Unfortunately, the rest of us pay for it, like my friends and family who have fought or are fighting over in Iraq. And the 9/11 aftermath, particularly the Special Commission, simply confirmed my long held belief that the US government lies to the American people. The more than 1 billion dollar FEMA fund set up to compensate rescue workers has, as of July 18, only paid out 45,000 dollars to a worker who fell off a ladder. (My Sicko blog gives some more relevant info about the ongoing abuses suffered by first responders.)
A suit has been filed in Manhattan Supreme Court alleging that Mayor Bloomberg and others, who control the fund, have "unethically profited," using 74 million dollars to pay overhead and legal bills to fight workers' claims. That reaffirms my twin belief that the government doesn't keep its promises.
With a reality as sobering as this, who needs conspiracy theories? And frankly speaking, in my opinion, Hurricane Katrina was a more significant litmus test on governmental responsiveness. Tens of thousands of people sat in the Louisiana Superdome for days without power or water. Without power or water. That's all it took for me to acknowledge that those of us living in America are living in a media-concocted fantasy world. Kanye West was right. For some, more than others, that reality is startlingly clear.
The AFRican Blogger
------Zogby International Poll
Conducted September 6-9, 2007
- 62% of Americans said the nation is now better protected against terrorist attacks compared to before Sept. 11, 2007.
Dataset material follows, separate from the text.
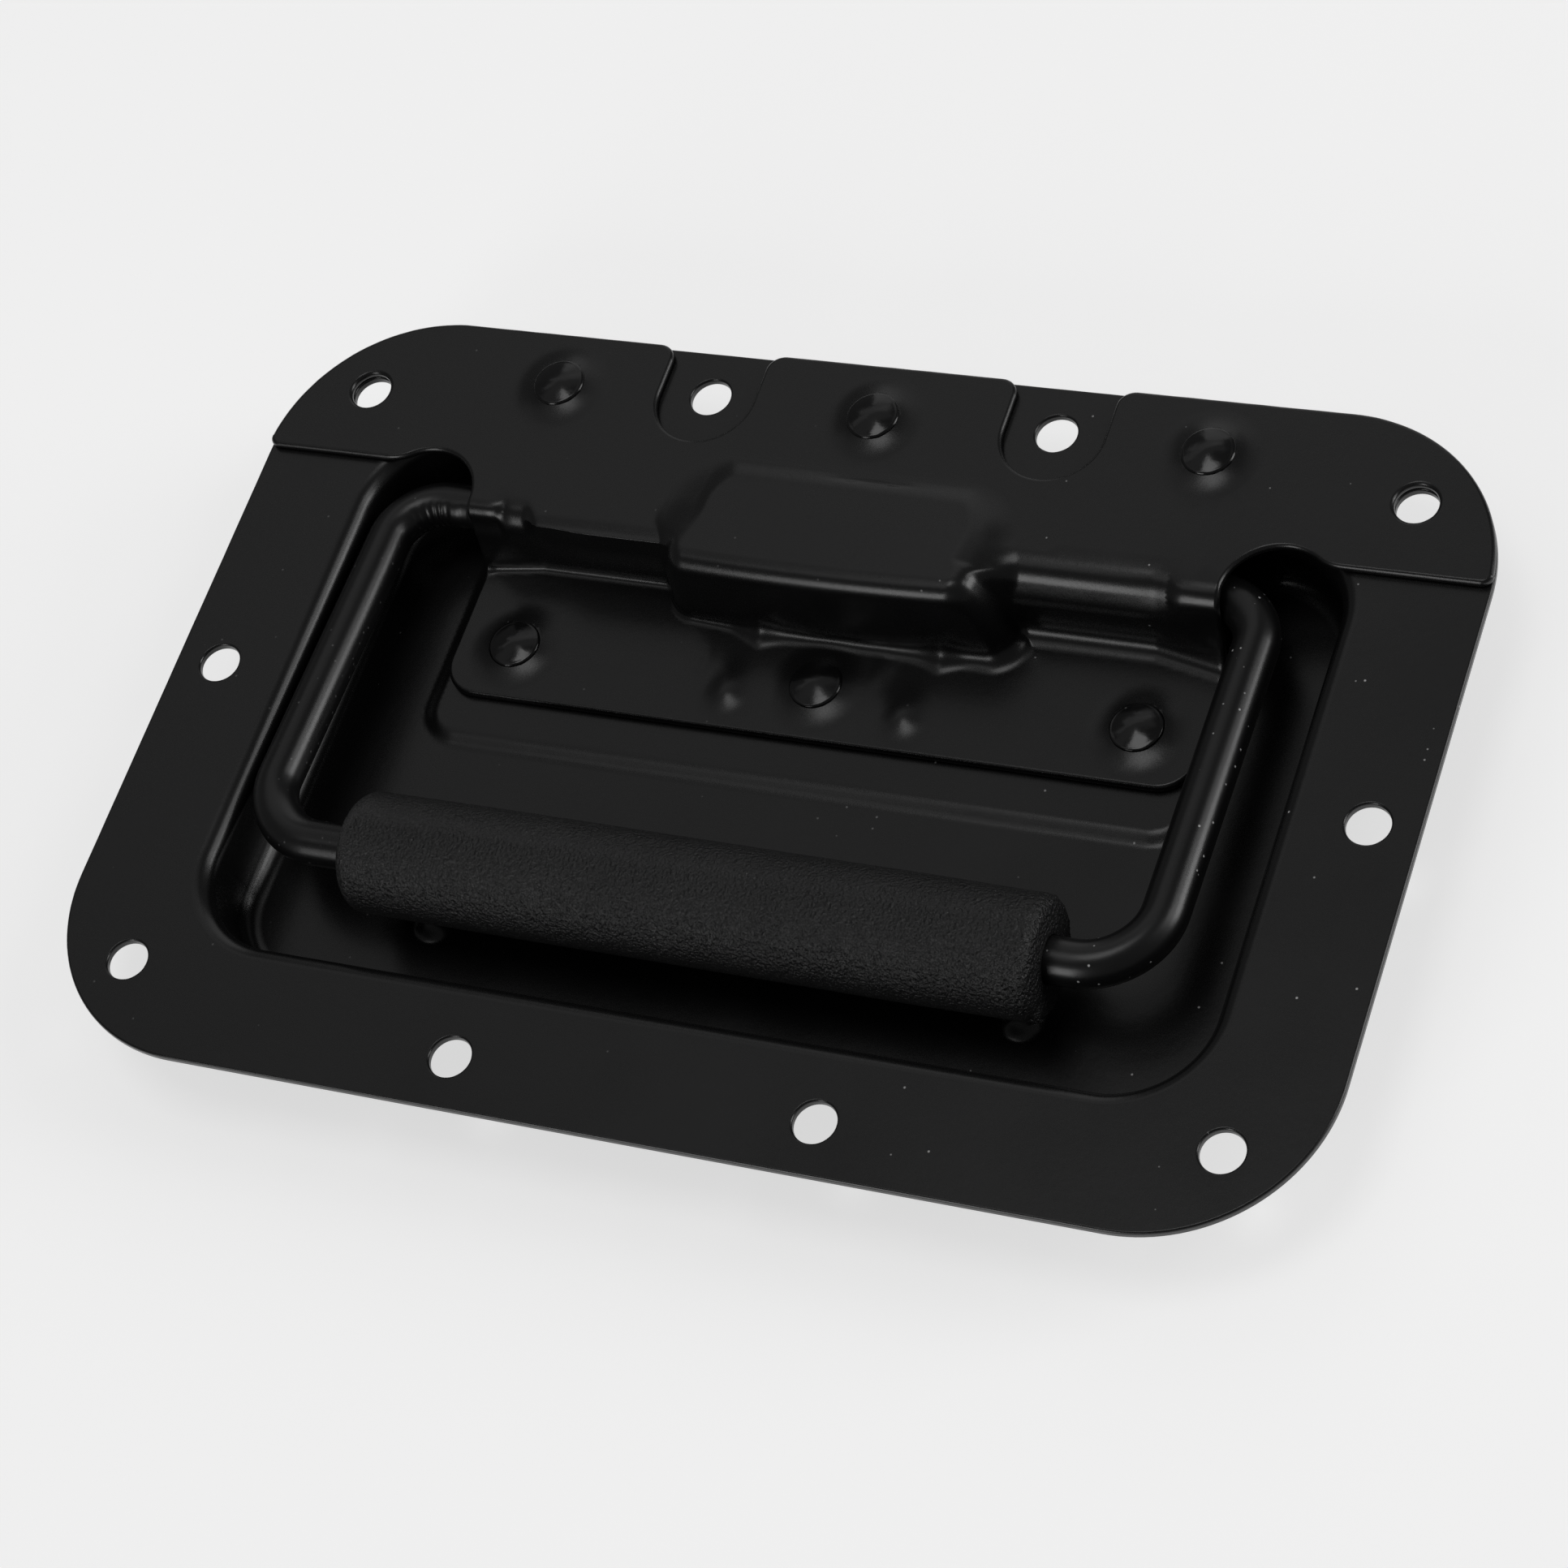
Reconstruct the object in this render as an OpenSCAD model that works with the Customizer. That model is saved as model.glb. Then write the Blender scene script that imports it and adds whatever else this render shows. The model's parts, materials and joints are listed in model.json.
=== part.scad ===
// Recessed pull handle: a pressed dish with a flange, a riveted hinge cover,
// a sprung bail with a grip sleeve.
// X runs along the grip, Y towards the hinge, Z out of the flange's face.
// The origin is under the middle of the plate, on the plane of the dish's back.

/* [Plate] */
// Width of the flange
plate_w = 173.2; // [170:0.2:180]
// Height of the flange
plate_h = 114.6; // [113:0.2:120]
// Corner radius of the flange
plate_r = 23.4; // [18:0.2:26]
// Thickness of the pressed sheet, dish and cover alike
sheet = 1.2; // [1:0.1:1.3]

/* [Recess] */
// Inside width of the recess
recess_w = 137.4; // [137:0.2:139]
// Inside height of the recess
recess_h = 79; // [78:0.2:80]
// Corner radius of the recess, seen from above
recess_r = 12; // [9:0.5:13]
// Depth of the recess, from the flange's face to the floor
depth = 12.3; // [12:0.1:13]
// Radius of the bend between the flange and the wall, on the seen side
rim_r = 2.5; // [1.6:0.1:2.8]
// Radius of the fillet between the wall and the floor
floor_r = 2.5; // [1.5:0.1:2.8]

/* [Platform and bumps] */
// Width of the raised platform in the floor
platform_w = 106; // [104:1:108]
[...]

- Another 14% said the nation is less well protected compared to six years ago, and 23% said there is no difference between our preparedness before and after the attacks.
- 91% said they believe the U.S. will be attacked again by terrorists on American soil.
- While 47% believe that attack will come sometime in the next five years, 19% said it could come at any time in the next decade. Another 25% said they expect another attack, but they were unsure when it might take place.
- Just 4% said they believed the U.S. was immune from future terrorist attacks, while 4% were unsure.
- Of those who said a follow-up attack would one day come, 20% said they expected an attack to come against a U.S. food or water source, while 17% expected a terrorist attack to include a disease or poison agent.
- Another 16% said they most expect an attack by car bomb in a crowded area or a mall.
- Just 9% thought a new terrorist attack might come via the Internet against government agencies, while 6% said they most expect the next terrorist attack to include a nuclear weapon.
- Just 2% said they think terrorists will strike again using airplanes.
- In combating terrorism, 34% gave President Bush positive marks for his leadership fighting the way on terror, while 65% gave him negative marks. This is markedly worse than three years ago, when, as he was re-elected, two in three respondents gave the President positive marks for his handling of the war on terror.